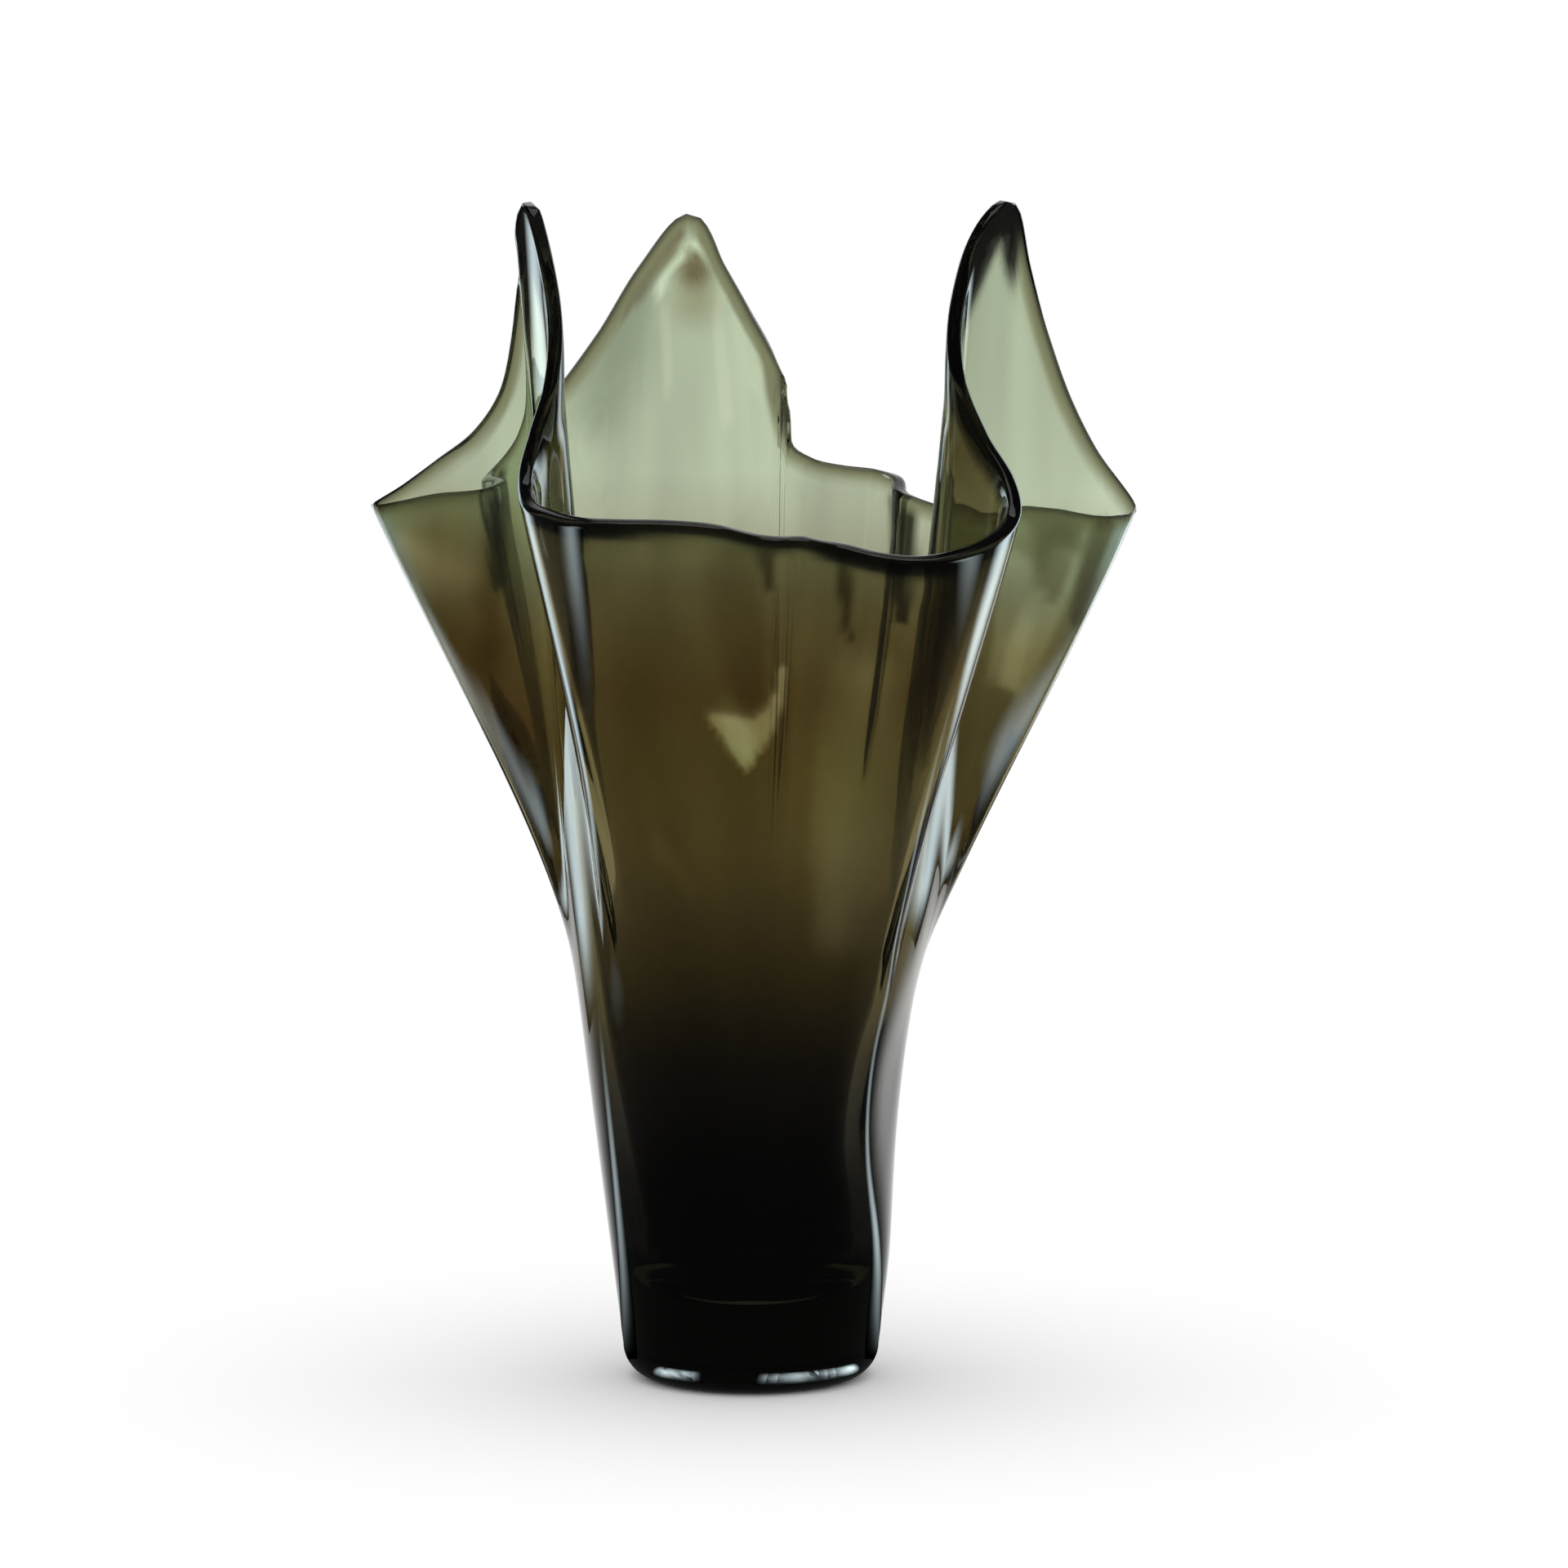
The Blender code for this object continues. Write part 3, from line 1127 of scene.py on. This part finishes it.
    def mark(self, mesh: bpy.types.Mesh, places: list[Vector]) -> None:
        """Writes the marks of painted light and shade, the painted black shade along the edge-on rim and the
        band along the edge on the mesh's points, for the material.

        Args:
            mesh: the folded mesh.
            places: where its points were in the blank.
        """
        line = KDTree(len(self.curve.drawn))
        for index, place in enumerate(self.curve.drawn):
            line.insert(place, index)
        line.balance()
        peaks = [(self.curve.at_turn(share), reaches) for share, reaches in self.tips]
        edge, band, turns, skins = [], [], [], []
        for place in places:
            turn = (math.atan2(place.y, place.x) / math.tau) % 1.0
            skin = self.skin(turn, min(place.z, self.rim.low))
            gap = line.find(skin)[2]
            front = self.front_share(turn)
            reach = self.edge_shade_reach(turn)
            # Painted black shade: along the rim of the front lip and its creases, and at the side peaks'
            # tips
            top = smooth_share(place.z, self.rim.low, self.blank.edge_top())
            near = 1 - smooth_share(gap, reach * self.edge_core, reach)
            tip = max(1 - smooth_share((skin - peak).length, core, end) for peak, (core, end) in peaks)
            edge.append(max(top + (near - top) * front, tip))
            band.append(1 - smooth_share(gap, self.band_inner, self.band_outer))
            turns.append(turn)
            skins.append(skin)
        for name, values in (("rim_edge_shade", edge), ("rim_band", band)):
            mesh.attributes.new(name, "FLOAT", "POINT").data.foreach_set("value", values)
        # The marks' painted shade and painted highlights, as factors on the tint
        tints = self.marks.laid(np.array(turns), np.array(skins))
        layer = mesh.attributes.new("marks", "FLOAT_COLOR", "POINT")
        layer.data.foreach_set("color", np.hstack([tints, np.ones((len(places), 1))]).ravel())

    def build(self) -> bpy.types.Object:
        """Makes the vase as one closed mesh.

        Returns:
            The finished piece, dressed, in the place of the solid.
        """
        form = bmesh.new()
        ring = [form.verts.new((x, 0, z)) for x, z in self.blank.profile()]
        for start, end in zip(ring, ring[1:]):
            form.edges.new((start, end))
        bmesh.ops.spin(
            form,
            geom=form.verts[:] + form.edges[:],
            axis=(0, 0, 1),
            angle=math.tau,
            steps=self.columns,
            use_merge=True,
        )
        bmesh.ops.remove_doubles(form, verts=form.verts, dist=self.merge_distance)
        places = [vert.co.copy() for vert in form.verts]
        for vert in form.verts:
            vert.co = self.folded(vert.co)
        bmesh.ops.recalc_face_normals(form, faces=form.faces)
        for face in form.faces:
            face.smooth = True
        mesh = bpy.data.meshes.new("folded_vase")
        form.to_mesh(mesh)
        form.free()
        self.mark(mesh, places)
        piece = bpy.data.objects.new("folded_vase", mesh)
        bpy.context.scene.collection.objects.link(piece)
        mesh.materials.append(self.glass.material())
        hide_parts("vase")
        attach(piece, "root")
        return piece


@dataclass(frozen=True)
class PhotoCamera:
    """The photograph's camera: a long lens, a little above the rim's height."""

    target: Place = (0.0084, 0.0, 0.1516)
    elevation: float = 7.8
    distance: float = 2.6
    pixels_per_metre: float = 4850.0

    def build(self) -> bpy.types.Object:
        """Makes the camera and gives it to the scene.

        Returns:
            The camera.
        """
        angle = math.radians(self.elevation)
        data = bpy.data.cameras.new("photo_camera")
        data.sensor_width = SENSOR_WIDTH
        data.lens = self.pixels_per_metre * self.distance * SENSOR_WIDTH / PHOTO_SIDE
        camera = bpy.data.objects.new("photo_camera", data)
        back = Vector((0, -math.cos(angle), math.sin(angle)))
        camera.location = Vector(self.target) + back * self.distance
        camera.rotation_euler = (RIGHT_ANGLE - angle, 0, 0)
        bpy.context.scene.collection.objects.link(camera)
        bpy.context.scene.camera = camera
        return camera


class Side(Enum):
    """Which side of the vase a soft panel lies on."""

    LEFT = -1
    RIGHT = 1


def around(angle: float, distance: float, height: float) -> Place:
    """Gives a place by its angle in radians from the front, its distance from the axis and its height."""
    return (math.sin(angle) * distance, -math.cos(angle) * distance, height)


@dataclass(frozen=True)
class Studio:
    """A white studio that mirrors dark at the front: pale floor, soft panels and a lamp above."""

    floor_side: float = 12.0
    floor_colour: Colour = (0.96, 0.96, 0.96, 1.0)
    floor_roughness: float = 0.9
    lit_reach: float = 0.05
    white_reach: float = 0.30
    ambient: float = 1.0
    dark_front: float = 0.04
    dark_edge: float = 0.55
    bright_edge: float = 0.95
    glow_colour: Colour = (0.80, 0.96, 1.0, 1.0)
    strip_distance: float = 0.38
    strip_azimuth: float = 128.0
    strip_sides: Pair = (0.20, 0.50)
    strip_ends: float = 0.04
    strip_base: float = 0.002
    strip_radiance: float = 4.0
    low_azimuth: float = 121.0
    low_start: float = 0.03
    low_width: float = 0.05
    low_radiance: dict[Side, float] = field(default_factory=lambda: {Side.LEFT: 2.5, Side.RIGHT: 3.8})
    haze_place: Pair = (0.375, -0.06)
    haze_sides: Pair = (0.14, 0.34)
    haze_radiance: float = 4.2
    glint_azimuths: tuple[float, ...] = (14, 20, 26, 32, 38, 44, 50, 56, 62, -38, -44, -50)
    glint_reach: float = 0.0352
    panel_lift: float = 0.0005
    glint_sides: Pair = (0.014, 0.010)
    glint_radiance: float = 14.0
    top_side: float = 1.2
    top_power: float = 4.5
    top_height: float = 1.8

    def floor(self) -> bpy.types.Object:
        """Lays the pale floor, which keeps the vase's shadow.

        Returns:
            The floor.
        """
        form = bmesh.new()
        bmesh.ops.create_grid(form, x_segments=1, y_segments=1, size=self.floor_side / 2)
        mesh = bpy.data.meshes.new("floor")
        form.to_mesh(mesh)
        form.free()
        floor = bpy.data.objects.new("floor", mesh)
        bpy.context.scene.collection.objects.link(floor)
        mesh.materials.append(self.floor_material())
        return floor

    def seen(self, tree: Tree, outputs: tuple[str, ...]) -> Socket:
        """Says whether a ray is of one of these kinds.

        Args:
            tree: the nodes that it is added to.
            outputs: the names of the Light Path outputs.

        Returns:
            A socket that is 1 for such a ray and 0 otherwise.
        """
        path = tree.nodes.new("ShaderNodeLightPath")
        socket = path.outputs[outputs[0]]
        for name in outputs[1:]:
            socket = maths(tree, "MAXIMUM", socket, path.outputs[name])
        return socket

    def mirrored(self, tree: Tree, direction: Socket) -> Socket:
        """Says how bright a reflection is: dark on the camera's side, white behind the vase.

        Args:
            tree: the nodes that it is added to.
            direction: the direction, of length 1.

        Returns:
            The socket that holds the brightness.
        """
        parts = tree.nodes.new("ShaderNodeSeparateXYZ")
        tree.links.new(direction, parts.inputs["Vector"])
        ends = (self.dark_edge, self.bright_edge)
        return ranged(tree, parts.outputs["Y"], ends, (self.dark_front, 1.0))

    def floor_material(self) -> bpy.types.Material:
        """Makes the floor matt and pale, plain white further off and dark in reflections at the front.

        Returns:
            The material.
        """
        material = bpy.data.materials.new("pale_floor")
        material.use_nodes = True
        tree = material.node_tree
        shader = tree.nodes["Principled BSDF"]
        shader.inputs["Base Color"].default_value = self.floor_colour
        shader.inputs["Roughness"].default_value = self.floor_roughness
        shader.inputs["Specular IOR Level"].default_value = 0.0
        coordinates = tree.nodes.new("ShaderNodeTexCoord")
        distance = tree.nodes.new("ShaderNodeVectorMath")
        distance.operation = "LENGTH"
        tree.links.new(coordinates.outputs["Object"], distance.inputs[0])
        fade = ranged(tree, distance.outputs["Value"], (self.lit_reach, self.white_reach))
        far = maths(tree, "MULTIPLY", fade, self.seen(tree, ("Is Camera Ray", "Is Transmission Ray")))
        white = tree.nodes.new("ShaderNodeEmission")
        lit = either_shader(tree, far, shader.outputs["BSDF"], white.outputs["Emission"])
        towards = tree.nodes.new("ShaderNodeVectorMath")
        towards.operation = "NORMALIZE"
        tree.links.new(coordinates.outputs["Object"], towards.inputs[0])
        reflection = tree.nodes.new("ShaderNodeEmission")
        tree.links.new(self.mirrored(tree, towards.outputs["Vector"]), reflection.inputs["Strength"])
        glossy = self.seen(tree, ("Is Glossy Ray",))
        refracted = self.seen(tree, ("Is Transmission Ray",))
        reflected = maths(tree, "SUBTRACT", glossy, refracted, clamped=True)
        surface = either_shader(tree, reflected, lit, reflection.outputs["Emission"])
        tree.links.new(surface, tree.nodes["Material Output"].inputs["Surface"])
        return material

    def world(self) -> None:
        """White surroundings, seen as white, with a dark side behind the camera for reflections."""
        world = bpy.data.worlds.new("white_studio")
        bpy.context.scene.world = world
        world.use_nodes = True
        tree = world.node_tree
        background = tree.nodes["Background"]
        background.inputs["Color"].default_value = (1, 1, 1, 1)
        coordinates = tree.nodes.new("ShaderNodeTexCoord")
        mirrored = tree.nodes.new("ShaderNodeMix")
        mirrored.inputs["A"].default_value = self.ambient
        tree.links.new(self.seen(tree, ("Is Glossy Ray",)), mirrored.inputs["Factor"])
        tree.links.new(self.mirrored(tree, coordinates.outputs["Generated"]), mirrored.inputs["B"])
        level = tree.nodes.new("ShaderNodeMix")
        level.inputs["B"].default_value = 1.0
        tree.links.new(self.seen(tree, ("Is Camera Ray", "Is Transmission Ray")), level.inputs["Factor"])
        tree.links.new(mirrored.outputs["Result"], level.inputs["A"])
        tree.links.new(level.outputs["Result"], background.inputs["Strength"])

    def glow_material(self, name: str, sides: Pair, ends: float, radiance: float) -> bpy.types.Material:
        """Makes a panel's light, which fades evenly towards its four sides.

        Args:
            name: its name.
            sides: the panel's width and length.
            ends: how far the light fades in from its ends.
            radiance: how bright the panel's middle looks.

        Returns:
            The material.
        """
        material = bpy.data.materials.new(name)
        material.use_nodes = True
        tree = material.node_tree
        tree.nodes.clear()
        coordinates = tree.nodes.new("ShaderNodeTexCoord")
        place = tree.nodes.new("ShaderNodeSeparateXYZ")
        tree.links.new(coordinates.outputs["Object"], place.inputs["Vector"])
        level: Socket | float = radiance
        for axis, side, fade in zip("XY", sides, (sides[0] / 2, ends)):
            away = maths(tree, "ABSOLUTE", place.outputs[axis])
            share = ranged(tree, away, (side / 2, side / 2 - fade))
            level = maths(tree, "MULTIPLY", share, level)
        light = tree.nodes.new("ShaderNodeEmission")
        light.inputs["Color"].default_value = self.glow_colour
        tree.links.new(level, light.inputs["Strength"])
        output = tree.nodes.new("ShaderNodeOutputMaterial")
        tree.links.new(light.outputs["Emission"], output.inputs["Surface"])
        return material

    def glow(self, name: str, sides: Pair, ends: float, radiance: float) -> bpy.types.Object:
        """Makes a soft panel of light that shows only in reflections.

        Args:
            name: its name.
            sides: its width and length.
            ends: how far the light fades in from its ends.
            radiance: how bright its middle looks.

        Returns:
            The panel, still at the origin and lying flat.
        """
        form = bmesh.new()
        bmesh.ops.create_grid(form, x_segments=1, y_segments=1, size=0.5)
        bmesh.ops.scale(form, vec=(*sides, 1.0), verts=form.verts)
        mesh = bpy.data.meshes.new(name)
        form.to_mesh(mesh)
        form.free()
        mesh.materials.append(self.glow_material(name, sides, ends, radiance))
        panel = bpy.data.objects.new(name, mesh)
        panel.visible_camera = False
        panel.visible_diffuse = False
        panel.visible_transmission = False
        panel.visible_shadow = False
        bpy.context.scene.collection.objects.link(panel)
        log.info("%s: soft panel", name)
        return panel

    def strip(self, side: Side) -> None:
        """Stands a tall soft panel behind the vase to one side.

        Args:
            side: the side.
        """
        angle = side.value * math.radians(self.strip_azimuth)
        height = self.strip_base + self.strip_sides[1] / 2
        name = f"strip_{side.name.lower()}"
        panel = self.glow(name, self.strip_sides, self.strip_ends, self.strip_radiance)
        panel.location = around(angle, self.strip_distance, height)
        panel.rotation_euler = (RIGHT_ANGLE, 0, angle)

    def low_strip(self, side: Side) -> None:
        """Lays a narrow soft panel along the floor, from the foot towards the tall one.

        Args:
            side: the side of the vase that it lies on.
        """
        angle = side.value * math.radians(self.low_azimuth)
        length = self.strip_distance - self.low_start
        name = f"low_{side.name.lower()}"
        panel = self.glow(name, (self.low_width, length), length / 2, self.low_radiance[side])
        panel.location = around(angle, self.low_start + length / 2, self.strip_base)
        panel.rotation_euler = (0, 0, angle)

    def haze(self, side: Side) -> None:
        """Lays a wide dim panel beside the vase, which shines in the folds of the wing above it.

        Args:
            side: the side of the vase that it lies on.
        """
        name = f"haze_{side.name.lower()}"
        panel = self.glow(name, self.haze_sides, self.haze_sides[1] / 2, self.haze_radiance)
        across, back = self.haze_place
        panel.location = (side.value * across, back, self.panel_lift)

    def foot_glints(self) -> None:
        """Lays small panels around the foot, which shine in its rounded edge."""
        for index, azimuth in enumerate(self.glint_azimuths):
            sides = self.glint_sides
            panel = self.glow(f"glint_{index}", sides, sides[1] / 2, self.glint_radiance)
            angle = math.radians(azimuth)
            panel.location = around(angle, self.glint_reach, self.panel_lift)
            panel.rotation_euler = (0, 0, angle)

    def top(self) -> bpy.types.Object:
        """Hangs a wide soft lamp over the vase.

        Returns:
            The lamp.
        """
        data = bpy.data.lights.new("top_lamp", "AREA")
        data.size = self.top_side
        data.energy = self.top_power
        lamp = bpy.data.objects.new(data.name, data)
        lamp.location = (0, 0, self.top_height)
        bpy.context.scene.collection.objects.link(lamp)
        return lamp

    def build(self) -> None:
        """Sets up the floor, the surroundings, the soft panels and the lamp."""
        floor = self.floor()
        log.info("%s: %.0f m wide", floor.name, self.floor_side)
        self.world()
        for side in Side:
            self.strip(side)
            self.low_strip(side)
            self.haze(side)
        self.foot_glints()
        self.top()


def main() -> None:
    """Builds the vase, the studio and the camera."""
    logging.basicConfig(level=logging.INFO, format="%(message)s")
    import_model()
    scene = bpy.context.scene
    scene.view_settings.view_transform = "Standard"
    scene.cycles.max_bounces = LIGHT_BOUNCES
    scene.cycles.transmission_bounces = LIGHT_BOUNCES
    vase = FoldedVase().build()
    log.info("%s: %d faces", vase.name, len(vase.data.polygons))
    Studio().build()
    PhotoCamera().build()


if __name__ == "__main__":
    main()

_____

_Exercise_
Return exactly the lines that run from the top of the listing above to the line containing "one closed mesh.", please, keeping both end lines and leaving out everything else.

_Written reply_
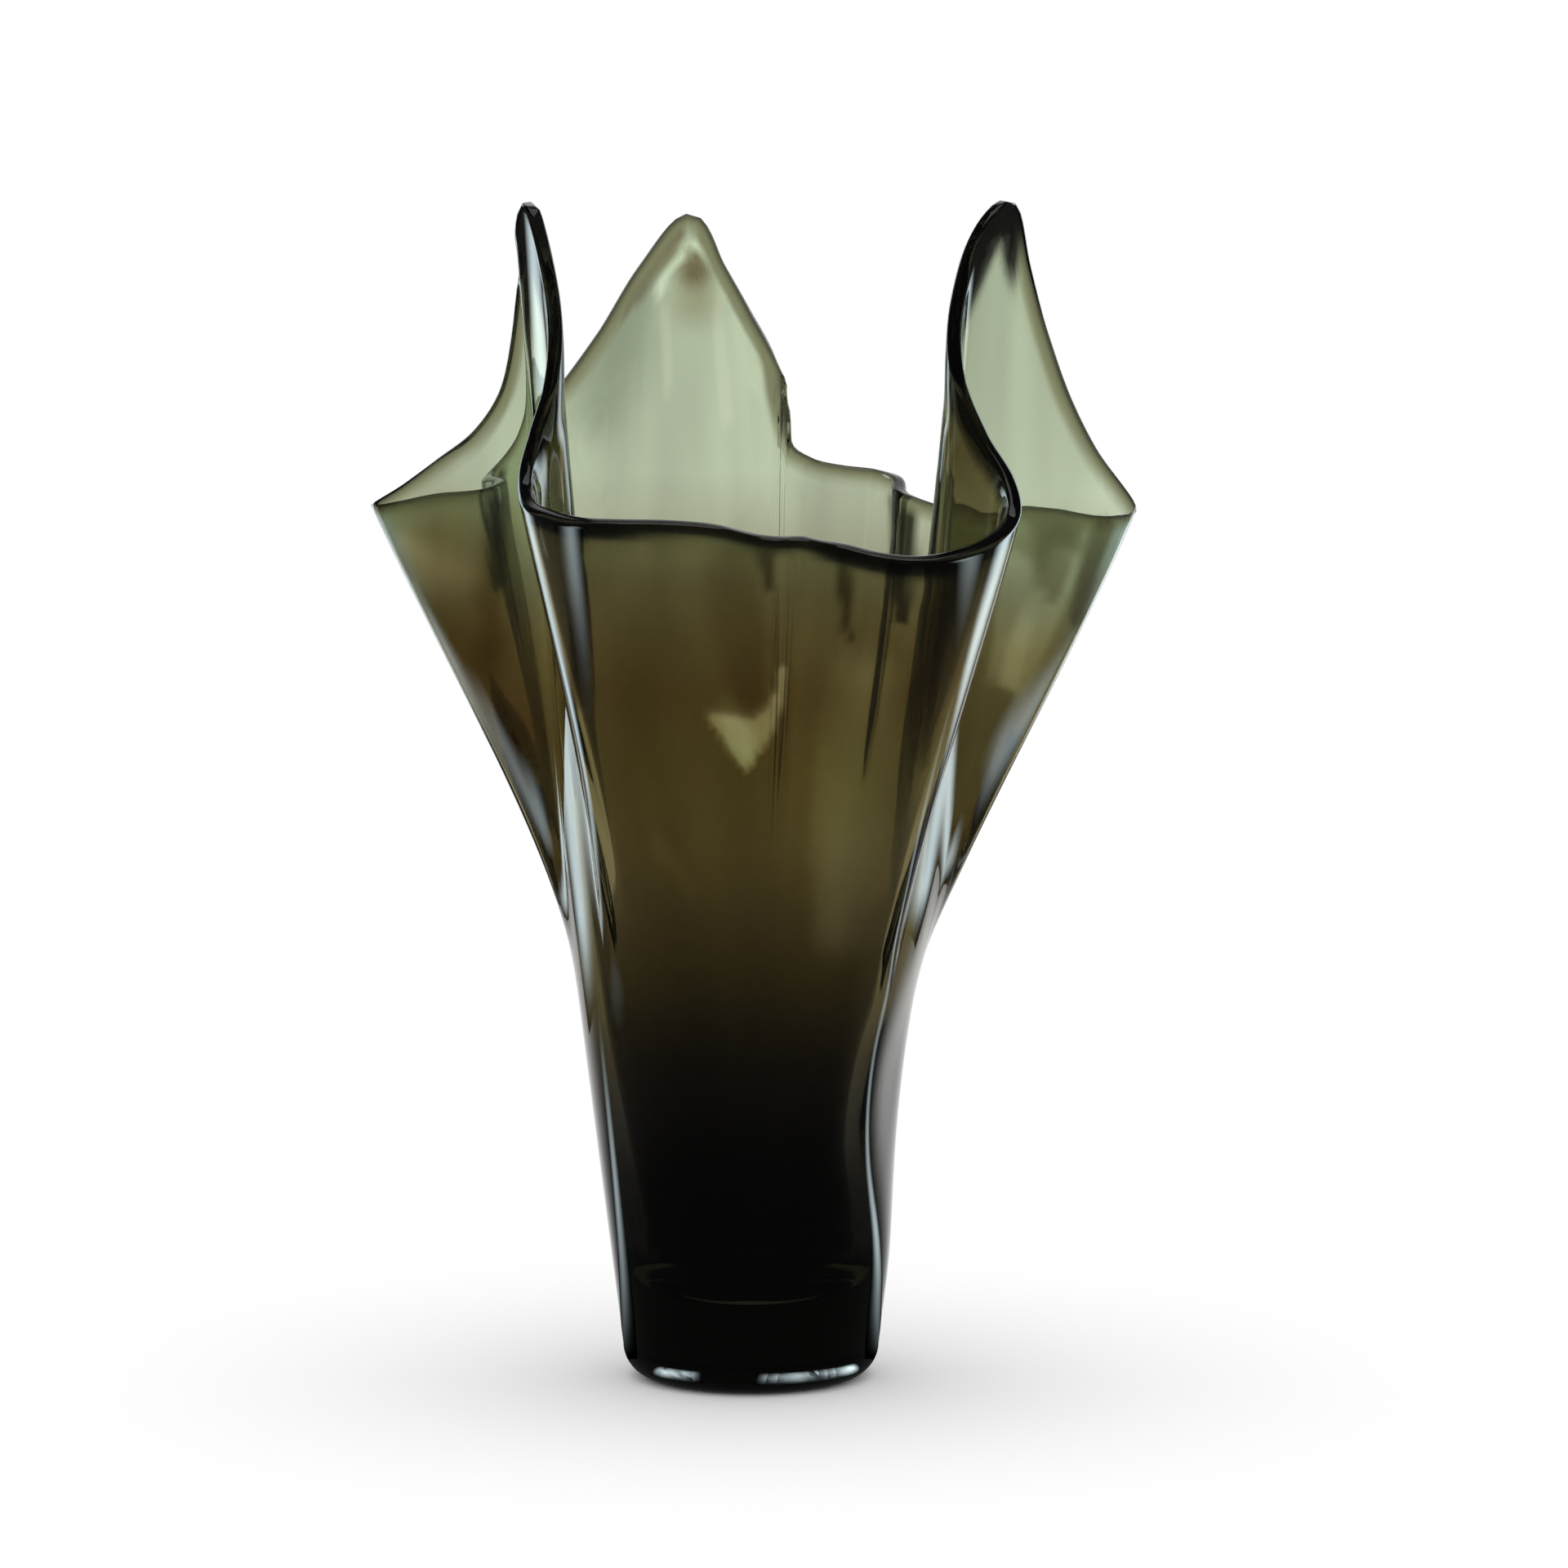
The Blender code for this object continues. Write part 3, from line 1127 of scene.py on. This part finishes it.
    def mark(self, mesh: bpy.types.Mesh, places: list[Vector]) -> None:
        """Writes the marks of painted light and shade, the painted black shade along the edge-on rim and the
        band along the edge on the mesh's points, for the material.

        Args:
            mesh: the folded mesh.
            places: where its points were in the blank.
        """
        line = KDTree(len(self.curve.drawn))
        for index, place in enumerate(self.curve.drawn):
            line.insert(place, index)
        line.balance()
        peaks = [(self.curve.at_turn(share), reaches) for share, reaches in self.tips]
        edge, band, turns, skins = [], [], [], []
        for place in places:
            turn = (math.atan2(place.y, place.x) / math.tau) % 1.0
            skin = self.skin(turn, min(place.z, self.rim.low))
            gap = line.find(skin)[2]
            front = self.front_share(turn)
            reach = self.edge_shade_reach(turn)
            # Painted black shade: along the rim of the front lip and its creases, and at the side peaks'
            # tips
            top = smooth_share(place.z, self.rim.low, self.blank.edge_top())
            near = 1 - smooth_share(gap, reach * self.edge_core, reach)
            tip = max(1 - smooth_share((skin - peak).length, core, end) for peak, (core, end) in peaks)
            edge.append(max(top + (near - top) * front, tip))
            band.append(1 - smooth_share(gap, self.band_inner, self.band_outer))
            turns.append(turn)
            skins.append(skin)
        for name, values in (("rim_edge_shade", edge), ("rim_band", band)):
            mesh.attributes.new(name, "FLOAT", "POINT").data.foreach_set("value", values)
        # The marks' painted shade and painted highlights, as factors on the tint
        tints = self.marks.laid(np.array(turns), np.array(skins))
        layer = mesh.attributes.new("marks", "FLOAT_COLOR", "POINT")
        layer.data.foreach_set("color", np.hstack([tints, np.ones((len(places), 1))]).ravel())

    def build(self) -> bpy.types.Object:
        """Makes the vase as one closed mesh.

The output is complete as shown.